Coming out on top. J.J. Abrams’ Super 8 defied expectations by opening with $37 million at the domestic box office, according to The Hollywood Reporter. Critics were divided over the nostalgic film and, combined with a weak marketing campaign that left the plot something of a mystery, the film was only expected to take in $25 to $30 million, despite the fact that it was produced by Steven Spielberg. But a last minute marketing push, including paid previews, appeared to have paid off. “I think we accomplished what we set out to do. It was never positioned as a big blockbuster, but as a smaller movie,” Paramount vice chair Rob Moore told THR. People are already drawing comparisons between Super 8 and the similarly titled sci-fi film District 9, which opened to $37.3 million at the domestic box office in 2009, but turned out to be a sleeper hit.

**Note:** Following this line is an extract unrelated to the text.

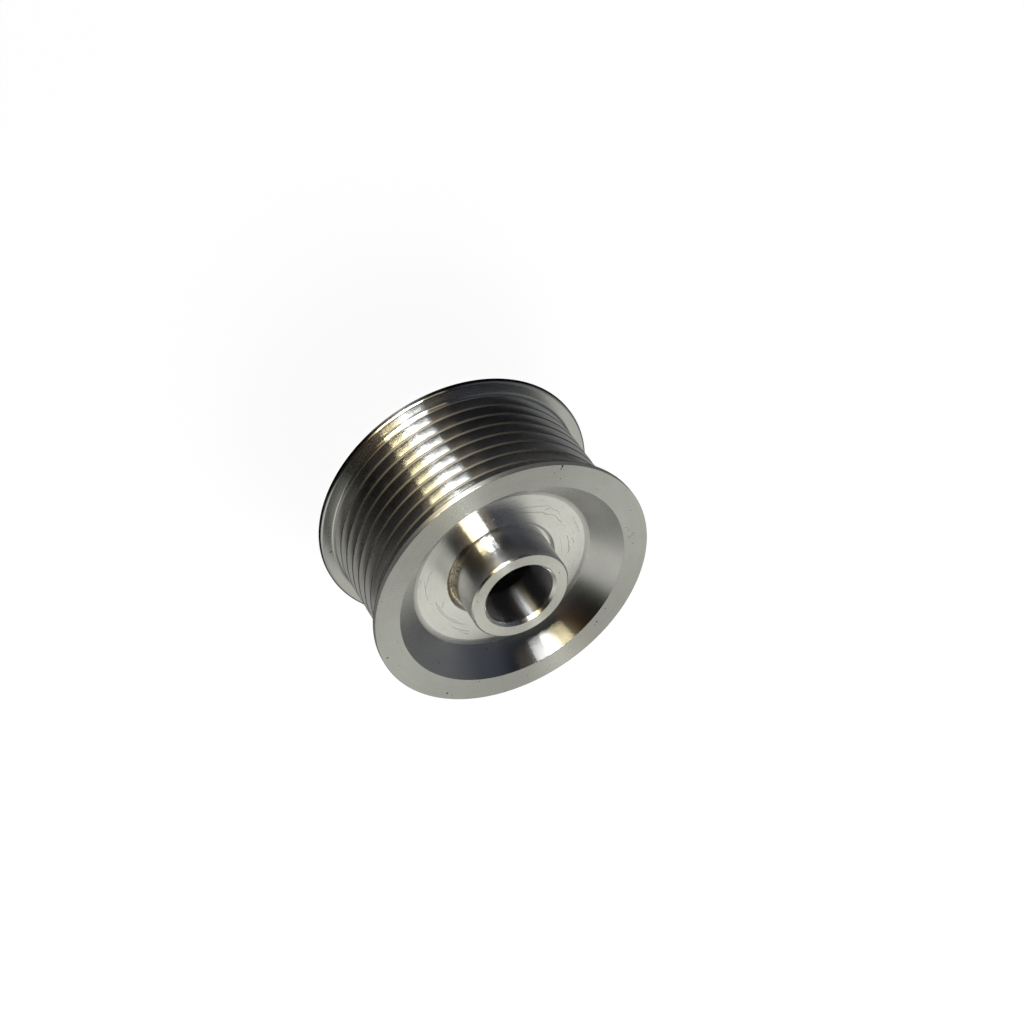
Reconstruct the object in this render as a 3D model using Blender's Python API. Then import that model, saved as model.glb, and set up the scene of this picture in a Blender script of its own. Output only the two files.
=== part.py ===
"""Eight-groove belt pulley, turned from one piece of bright steel.

The axis is +Z. The pulley stands on its rear face at z = 0, with the hub nose up,
and its origin lies on the axis in the plane of the rear face. Sizes are in metres.
"""
import math

import bpy

# Belt track, for a belt of multi-rib section with a 3.56 mm pitch
GROOVE_COUNT = 8
GROOVE_PITCH = 0.00356
GROOVE_ANGLE = math.radians(40.0)
CREST_RADIUS = 0.03158
CREST_WIDTH = 0.00055
CREST_ROUND = 0.0001
ROOT_ROUND = 0.0005
FRONT_SHOULDER_WIDTH = 0.0010
REAR_SHOULDER_WIDTH = 0.00115

# Flanges that keep the belt on its track
FRONT_FLANGE_RADIUS = 0.03463
FRONT_FLANGE_WIDTH = 0.00195
REAR_FLANGE_RADIUS = 0.03480
REAR_FLANGE_WIDTH = 0.00150
FLANGE_INNER_ROUND = 0.0007
FLANGE_FOOT_FILLET = 0.0007
RIM_EDGE_BREAK = 0.00015

# Conical recess in the front face
RECESS_MOUTH_RADIUS = 0.02853
RECESS_DEPTH = 0.0064
RECESS_WALL_ANGLE = math.radians(45.0)
RECESS_CORNER_FILLET = 0.0016

# Hub, whose nose stands proud of the front face
HUB_RADIUS = 0.0123
HUB_PROUD = 0.0037
HUB_EDGE_CHAMFER = 0.0004
HUB_GROOVE_WIDTH = 0.0014
HUB_GROOVE_DEPTH = 0.0008
HUB_GROOVE_FLOOR = 0.0007

# Shaft bore, with a short fitted length and a relieved length behind it
BORE_RADIUS = 0.0085
BORE_FITTED_LENGTH = 0.0113
BORE_MOUTH_CHAMFER = 0.0007
BORE_RELIEF = 0.0006

# Nut recess in the rear face
NUT_RECESS_RADIUS = 0.0200
NUT_RECESS_DEPTH = 0.0145
NUT_RECESS_FILLET = 0.0010
NUT_RECESS_CHAMFER = 0.0010
NUT_SEAT_CHAMFER = 0.0004

# How finely the turned surface is faceted
TURN_STEPS = 60
SHARP_ANGLE = math.radians(24.0)
WELD_DISTANCE = 0.000001

# Heights worked out from the sizes above
GROOVE_WIDTH = GROOVE_PITCH - CREST_WIDTH
TRACK_LENGTH = (GROOVE_COUNT - 1) * GROOVE_PITCH + GROOVE_WIDTH
REAR_SIDE_LENGTH = REAR_FLANGE_WIDTH + REAR_SHOULDER_WIDTH
FRONT_SIDE_LENGTH = FRONT_FLANGE_WIDTH + FRONT_SHOULDER_WIDTH
FRONT_FACE = REAR_SIDE_LENGTH + TRACK_LENGTH + FRONT_SIDE_LENGTH
HUB_END = FRONT_FACE + HUB_PROUD
RECESS_FLOOR = FRONT_FACE - RECESS_DEPTH
FIRST_GROOVE = FRONT_FACE - FRONT_SIDE_LENGTH - GROOVE_WIDTH / 2.0


def rounded(before, corner, after, radius, steps):
    """Points of the arc that rounds a corner of the section, tangent to both its sides."""
    side_in = math.hypot(before[0] - corner[0], before[1] - corner[1])
    side_out = math.hypot(after[0] - corner[0], after[1] - corner[1])
    to_before = ((before[0] - corner[0]) / side_in, (before[1] - corner[1]) / side_in)
    to_after = ((after[0] - corner[0]) / side_out, (after[1] - corner[1]) / side_out)
    half_angle = math.acos(to_before[0] * to_after[0] + to_before[1] * to_after[1]) / 2.0
    bisector = (to_before[0] + to_after[0], to_before[1] + to_after[1])
    bisector_length = math.hypot(*bisector)
    reach = radius / math.sin(half_angle)
    centre = (corner[0] + bisector[0] / bisector_length * reach,
              corner[1] + bisector[1] / bisector_length * reach)
    tangent = radius / math.tan(half_angle)
    start = (corner[0] + to_before[0] * tangent, corner[1] + to_before[1] * tangent)
    finish = (corner[0] + to_after[0] * tangent, corner[1] + to_after[1] * tangent)
    start_angle = math.atan2(start[1] - centre[1], start[0] - centre[0])
    turn = math.atan2(finish[1] - centre[1], finish[0] - centre[0]) - start_angle
    turn = (turn + math.pi) % (2.0 * math.pi) - math.pi
    angles = [start_angle + turn * step / steps for step in range(steps + 1)]
    return [(centre[0] + radius * math.cos(a), centre[1] + radius * math.sin(a)) for a in angles]


def front_flange():
    """Outer corners of the front flange, each as radius, height, rounding and arc steps."""
    inner_face = FRONT_FACE - FRONT_FLANGE_WIDTH
    return [
        (FRONT_FLANGE_RADIUS, FRONT_FACE, RIM_EDGE_BREAK, 1),
        (FRONT_FLANGE_RADIUS, inner_face, FLANGE_INNER_ROUND, 2),
        (CREST_RADIUS, inner_face, FLANGE_FOOT_FILLET, 2),
    ]


def belt_grooves():
    """Corners of the V grooves: each has two rounded lips and a rounded root between them."""
    corners = []
    vee_depth = GROOVE_WIDTH / 2.0 / math.tan(GROOVE_ANGLE / 2.0)
    for groove in range(GROOVE_COUNT):
        middle = FIRST_GROOVE - groove * GROOVE_PITCH
        corners.append((CREST_RADIUS, middle + GROOVE_WIDTH / 2.0, CREST_ROUND, 1))
        corners.append((CREST_RADIUS - vee_depth, middle, ROOT_ROUND, 2))
        corners.append((CREST_RADIUS, middle - GROOVE_WIDTH / 2.0, CREST_ROUND, 1))
    return corners


def rear_flange():
    """Outer corners of the rear flange, down to the face that the pulley stands on."""
    return [
        (CREST_RADIUS, REAR_FLANGE_WIDTH, FLANGE_FOOT_FILLET, 2),
        (REAR_FLANGE_RADIUS, REAR_FLANGE_WIDTH, FLANGE_INNER_ROUND, 2),
        (REAR_FLANGE_RADIUS, 0.0, RIM_EDGE_BREAK, 1),
    ]


def nut_recess():
    """Corners of the rear recess and of the flat seat that the shaft nut bears on."""
    relief_radius = BORE_RADIUS + BORE_RELIEF
    return [
        (NUT_RECESS_RADIUS + NUT_RECESS_CHAMFER, 0.0, 0.0, 0),
        (NUT_RECESS_RADIUS, NUT_RECESS_CHAMFER, 0.0, 0),
        (NUT_RECESS_RADIUS, NUT_RECESS_DEPTH, NUT_RECESS_FILLET, 2),
        (relief_radius + NUT_SEAT_CHAMFER, NUT_RECESS_DEPTH, 0.0, 0),
        (relief_radius, NUT_RECESS_DEPTH + NUT_SEAT_CHAMFER, 0.0, 0),
    ]


def bore():
    """Corners of the shaft bore, up from its relieved length to the mouth in the hub nose."""
    fitted_start = HUB_END - BORE_FITTED_LENGTH
    return [
        (BORE_RADIUS + BORE_RELIEF, fitted_start - BORE_RELIEF, 0.0, 0),
        (BORE_RADIUS, fitted_start, 0.0, 0),
        (BORE_RADIUS, HUB_END - BORE_MOUTH_CHAMFER, 0.0, 0),
        (BORE_RADIUS + BORE_MOUTH_CHAMFER, HUB_END, 0.0, 0),
    ]


def hub_and_front_recess():
    """Corners of the hub nose, the groove at its root and the conical front recess."""
    groove_bottom = RECESS_FLOOR - HUB_GROOVE_DEPTH
    recess_floor_radius = RECESS_MOUTH_RADIUS - RECESS_DEPTH * math.tan(RECESS_WALL_ANGLE)
    return [
        (HUB_RADIUS - HUB_EDGE_CHAMFER, HUB_END, 0.0, 0),
        (HUB_RADIUS, HUB_END - HUB_EDGE_CHAMFER, 0.0, 0),
        (HUB_RADIUS, groove_bottom, 0.0, 0),
        (HUB_RADIUS + HUB_GROOVE_FLOOR, groove_bottom, 0.0, 0),
        (HUB_RADIUS + HUB_GROOVE_WIDTH, RECESS_FLOOR, 0.0, 0),
        (recess_floor_radius, RECESS_FLOOR, RECESS_CORNER_FILLET, 3),
        (RECESS_MOUTH_RADIUS, FRONT_FACE, 0.0, 0),
    ]


def section():
    """The closed half section: down the outside, in at the rear and up through the bore."""
    corners = front_flange() + belt_grooves() + rear_flange()
    corners += nut_recess() + bore() + hub_and_front_recess()
    points = []
    for index, (radius, height, rounding, steps) in enumerate(corners):
        if rounding > 0.0:
            before = corners[index - 1][:2]
            after = corners[(index + 1) % len(corners)][:2]
            points += rounded(before, (radius, height), after, rounding, steps)
        else:
            points.append((radius, height))
    return points


def steel():
    """Bright turned steel."""
    material = bpy.data.materials.new("turned_steel")
    material.use_nodes = True
    shader = material.node_tree.nodes["Principled BSDF"]
    shader.inputs["Base Color"].default_value = (0.62, 0.61, 0.59, 1.0)
    shader.inputs["Metallic"].default_value = 1.0
    shader.inputs["Roughness"].default_value = 0.3
    return material


def pulley():
    """The whole pulley: its half section turned once round the axis."""
    points = section()
    mesh = bpy.data.meshes.new("pulley")
    edges = [(index, (index + 1) % len(points)) for index in range(len(points))]
    mesh.from_pydata([(radius, 0.0, height) for radius, height in points], edges, [])
    mesh.materials.append(steel())
    body = bpy.data.objects.new("pulley", mesh)
    bpy.context.scene.collection.objects.link(body)

    turn = body.modifiers.new("turn", "SCREW")
    turn.axis = "Z"
    turn.angle = 2.0 * math.pi
    turn.steps = TURN_STEPS
    turn.render_steps = TURN_STEPS
    turn.use_merge_vertices = True
    turn.merge_threshold = WELD_DISTANCE

    bpy.context.view_layer.update()
    depsgraph = bpy.context.evaluated_depsgraph_get()
    turned = bpy.data.meshes.new_from_object(body.evaluated_get(depsgraph))
    turned.name = "pulley"
    turned.shade_smooth()
    turned.set_sharp_from_angle(angle=SHARP_ANGLE)
    body.modifiers.clear()
    body.data = turned
    bpy.data.meshes.remove(mesh)
    return body


for existing in list(bpy.data.objects):
    bpy.data.objects.remove(existing, do_unlink=True)

pulley()
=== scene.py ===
"""The looks of a ribbed belt pulley: bright turned steel under soft studio light on a pale floor."""

import math

import bpy
from mathutils import Matrix, Vector


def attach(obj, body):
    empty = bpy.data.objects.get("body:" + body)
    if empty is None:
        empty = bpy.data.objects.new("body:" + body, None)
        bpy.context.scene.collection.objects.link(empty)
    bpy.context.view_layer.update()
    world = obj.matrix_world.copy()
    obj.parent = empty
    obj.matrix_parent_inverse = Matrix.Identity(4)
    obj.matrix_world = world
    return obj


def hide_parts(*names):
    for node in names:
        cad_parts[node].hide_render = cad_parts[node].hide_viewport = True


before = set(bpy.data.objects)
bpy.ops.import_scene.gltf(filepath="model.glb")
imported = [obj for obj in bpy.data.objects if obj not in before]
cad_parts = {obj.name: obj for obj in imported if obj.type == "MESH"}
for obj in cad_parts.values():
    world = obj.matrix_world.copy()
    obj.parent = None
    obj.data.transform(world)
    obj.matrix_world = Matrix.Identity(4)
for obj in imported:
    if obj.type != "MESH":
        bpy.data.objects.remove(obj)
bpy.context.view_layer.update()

# Section of the pulley, in metres
GROOVE_COUNT = 8
GROOVE_PITCH = 0.00356
GROOVE_ANGLE = math.radians(40.0)
CREST_RADIUS = 0.03158
CREST_WIDTH = 0.00055
CREST_ROUND = 0.0001
ROOT_ROUND = 0.0005
FRONT_SHOULDER_WIDTH = 0.0010
REAR_SHOULDER_WIDTH = 0.00115
FRONT_FLANGE_RADIUS = 0.03463
FRONT_FLANGE_WIDTH = 0.00195
REAR_FLANGE_RADIUS = 0.03480
REAR_FLANGE_WIDTH = 0.00150
FLANGE_INNER_ROUND = 0.0007
FLANGE_FOOT_FILLET = 0.0007
RIM_EDGE_BREAK = 0.00015
RECESS_MOUTH_RADIUS = 0.02853
RECESS_DEPTH = 0.0064
RECESS_WALL_ANGLE = math.radians(45.0)
RECESS_CORNER_FILLET = 0.0016
HUB_RADIUS = 0.0123
HUB_PROUD = 0.0037
HUB_EDGE_CHAMFER = 0.0004
HUB_GROOVE_WIDTH = 0.0014
HUB_GROOVE_DEPTH = 0.0008
HUB_GROOVE_FLOOR = 0.0007
BORE_RADIUS = 0.0085
BORE_FITTED_LENGTH = 0.0113
BORE_MOUTH_CHAMFER = 0.0007
BORE_RELIEF = 0.0006
NUT_RECESS_RADIUS = 0.0200
NUT_RECESS_DEPTH = 0.0145
NUT_RECESS_FILLET = 0.0010
NUT_RECESS_CHAMFER = 0.0010
NUT_SEAT_CHAMFER = 0.0004
EDGE_BREAK = 0.00008

GROOVE_WIDTH = GROOVE_PITCH - CREST_WIDTH
TRACK_LENGTH = (GROOVE_COUNT - 1) * GROOVE_PITCH + GROOVE_WIDTH
FRONT_SIDE_LENGTH = FRONT_FLANGE_WIDTH + FRONT_SHOULDER_WIDTH
FRONT_FACE = REAR_FLANGE_WIDTH + REAR_SHOULDER_WIDTH + TRACK_LENGTH + FRONT_SIDE_LENGTH
HUB_END = FRONT_FACE + HUB_PROUD
RECESS_FLOOR = FRONT_FACE - RECESS_DEPTH
FIRST_GROOVE = FRONT_FACE - FRONT_SIDE_LENGTH - GROOVE_WIDTH / 2.0
TURN_STEPS = 288

# Bounds between the finishes, with their painted light and shade: a height in the web, a radius behind the
# grooves, and small margins
WEB_HEIGHT = NUT_RECESS_DEPTH + 0.002
BEHIND_GROOVES = NUT_RECESS_RADIUS + 0.004
NEAR = 0.0001
FOOT = 0.0003

# Camera, fitted to the photograph: angles from the axis and of the frame, distance and lens
CAMERA_FROM_AXIS = math.radians(49.6523)
CAMERA_DISTANCE = 0.53223
CAMERA_YAW = math.radians(0.0479)
CAMERA_PITCH = math.radians(-1.8283)
CAMERA_ROLL = math.radians(145.4567)
CAMERA_LENS = 81.33
CAMERA_SENSOR = 36.0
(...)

Among holdovers, the major success story was Hangover 2, which placed third after X-Men: First Class, and is officially set to overtake its original at the box office, if not in critical acclaim. Hangover 2 now has a worldwide total of $432.1 million, just behind the $467.5 million earned by the original Hangover, and has already surpassed the original overseas.

Rounding out the middle. Woody Allen’s Midnight In Paris had its wide expansion this weekend, opening on 944 screens, the second widest count ever for a Woody Allen film, according to Indiewire. The move took in a strong $6,146,165, placing 8th overall and thrilling its distributor Sony Classics that they have a mainstream hit for Woody Allen on their hands, potentially his highest grossing film since 1986’s Hannah and Her Sisters. But as Allen continues to make a film a year regardless of box office success or reviews, we can't see the good news affecting him too much either way.

Dragging down the bottom. The last new nationwide release this weekend did not, unfortunately, fare so well. Relativity Media and Smokewood Entertainment’s Judy Moody and the NOT Bummer Summer debuted to a low $6.1 million, according to THR. Like Super 8, the film features younger characters. But unlike Super 8, it drew painful reviews from the critics. Based as it was on a best-selling book series, whatever charms the written version held did not seem to translate. Kyle Smith at the New York Post reviewed "Judy Moody and the Not Bummer Summer is sure to appeal to kids of all ages from 6 to 9 who are female and have no taste or sense of humor."